Option two of course would be to leave said stall and come back later when occupier of stall two has left. But this would be really strange as nothing has been happening in stall one which occupier of stall two might find strange. Wait! I could fake flush the toilet to make it look like I was done and then come back later. Yes! That could work!

I must just mention that at least 4 minutes have passed and that it was nearly past the time that an average person would go to the toilet to do a “number 1”. I also have still been maintaining eye contact with said bug of death and destruction and have not budged an inch. I also realized I have kind of been holding my breath a bit. Which made me fall slightly backwards into the door, which caused somewhat of a loud banging echo!


Silence from stall number two.


I was going to go with option two. It seemed viable. But then my bladder clearly had other ideas as in between having the coffee I have just been so busy I have not gone in a while. I should’ve by this point have gone like an hour or so back already.

So I decided with option 1.

I missed.

I said over a dozen curse words under my breath.

Luckily for me the bug of death and destruction merrily flew out the tiny window. To which I obviously shut it. By this time occupier of stall two had flushed and was nearly out the door. I merrily carried on with my business and hoped I would run in to no one in the passage.

I really need to get over the mosquito issue. But in all reality we all know I never will.

THOSE things again…

So there we were, idly minding our business and it was nearly the kids bed time.

Someone popped by for A1 earlier and while they were chatting the front door was open. So was the window in the entrance area. It was a really nice winters’ day so we could at least open the windows without turning the house into a frozen cavern of sorts.

Anyways I am getting excited (as I usually do, such a stellar mom I am!) because it’s nearly the kid’s bedtime. You can admonish me later, but for now humor me.  😉

I look over to the lamp near to the TV ( I don’t know why but I did) and look at the ceiling. I froze. There in all their glory sat not one, not two, but five fecking mosquitoes. Now, you all know how I hate the blood sucking fiends (check here), so you can totally imagine my reaction. I. WILL. NOT. TOLERATE. THEM. I refuse.

I call A1 to have a look and he says he will see to it soon. Soon? Ummmm, I don’t think the fact that there were FIVE MOSQUITOES staring at me (and yes they were staring at me from way up there, plotting their little group attack and laughing at how they were going to suck every drop of blood from my body. Yes, I know I am being irrational.) I was starting to panic. What if there were more? What if there was a whole horde of them hiding all over the house?

I think A1 might have noticed my panic stricken “Ok” to his statement and duly when to fetch a heavy towel to kill the buggers off. We had to use that because the kids were around and couldn’t use spray. I have a thing about inhaling chemicals.

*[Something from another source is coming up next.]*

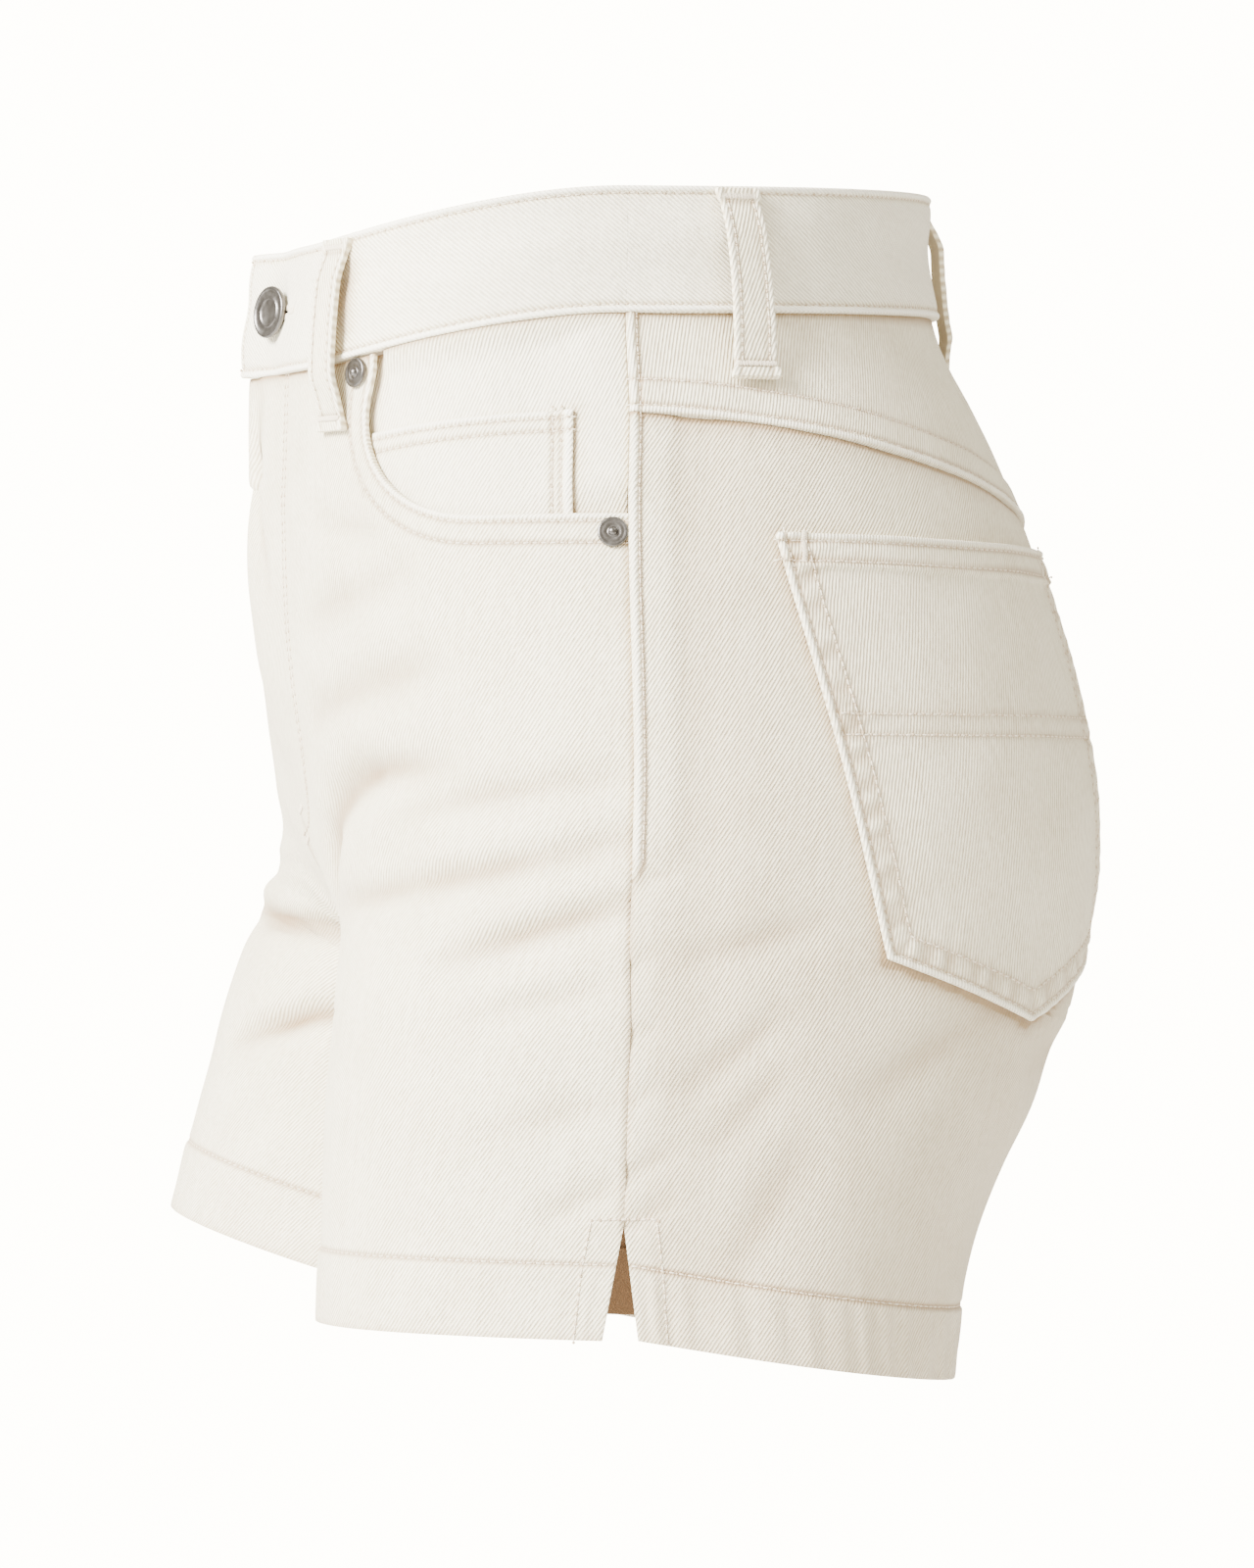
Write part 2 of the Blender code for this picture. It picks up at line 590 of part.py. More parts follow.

And so the splatting began. I somehow managed to get my act together and caught a stray one mid flight with my bare hands while jumping up in the air looking like something had bit me on the ass. The kids found this clearly amusing and started laughing and even clapping. I think I pulled a muscle in my side/back area.

But victory was ours and all of those creatures were done and dusted. I felt victorious, and proud and the mistress of my home once more.

That muscle in my side/back area still hurts….

Fluff’s Top 5


  • Mosquitoes
  • Fleas
  • Spiders
  • Cockroaches
  • Generally anything with 6 or more legs

I feel I am going to do one general explanation for all of these. I can’t stand them! Inside or outside the house, I can’t stand them. I am paranoid (as I’ve mentioned – a lot) and if I am outside and even see any of the above in my vicinity, I am convinced that:

  1. It is on me.
  2. They will enter the house and violently attack me.
  3. It is on me.
  4. They will stalk me and make sure I pay for my hatred.

Irrational? No, dear friends.

Firstly, I am allergic to mozzie and flea bites. I don’t just get a tiny red itchy dot. I get a huge red itchy bump. Now picture a couple of bites here and there and presto! I look like the elephant man.

Secondly, spiders (all shapes and sizes) have the ability to get anywhere and just breed! Hundreds! Thousands! Ahem, sorry. They are nasty and where I live I have seen some that will dazzle you. Next time I see one I am so posting a pic. We have had one in the past that was the size of a dinner plate. I’m not kidding.

Crawling insects in general are creepy. I cannot handle the fact that they are so disgusting. Six legged little things and their horrible 6 or more legged cousins. Yes, I am of the opinion that they are all related somehow.

Needless to say that the one thing I cannot live without in the house is Bug Spray. Must. Always. Have. Bug. Spray.